There are three reasons to want Cassini Carbon: 1) you love the look and nothing else will do, 2) you are tired of fuzzy sounding subs, 3) you plan on serious levels of audio output and demand that sound quality is retained. Any two of these reasons should be enough to seriously consider Cassini Carbon. But it doesn't mean it's the only option. Cassini Tradition and Signature are both viable, they just limit sooner. The prime example of this is the Cassini Signature 124 mk2. This gets so close to the edge of LDLC limits, it's really the subwoofer that defined LDLC into the terms we use today. Then the 218S further reinforced that definition. The question is, do you need less resonance in your life?
Understandably, Cassini Signature offers the best of both worlds from a sound quality standpoint. Afterall, Signature is my personal opinion on how a subwoofer should work in the real world.
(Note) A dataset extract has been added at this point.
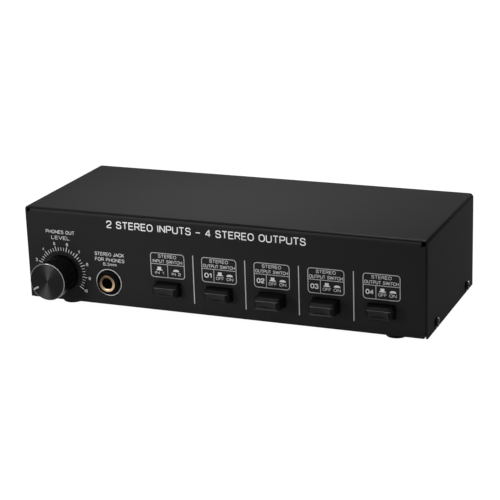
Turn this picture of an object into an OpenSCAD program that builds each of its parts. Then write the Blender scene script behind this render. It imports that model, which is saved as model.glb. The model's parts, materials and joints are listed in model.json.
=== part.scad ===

The only reason to need a 200 hz subwoofer unless you need to deal with poor main speaker bass performance. And the fact that you can actually use the Tradition subs up to 200 hz means there is a lot of wasted bandwidth efficiency, where the extra bandwidth becomes more of an insurance policy.
Whereas Signature is far more realistic in bandwidth which gives you far more "subwoofer" per unit. So if you have reasonably good mains, Signature is a good bet without the commitment of Carbon.
Which one is right for you? That is for you to decide. Will they all work for the high-fidelity gain most people are looking for? Yes, undoubtedly and with resolve, yes.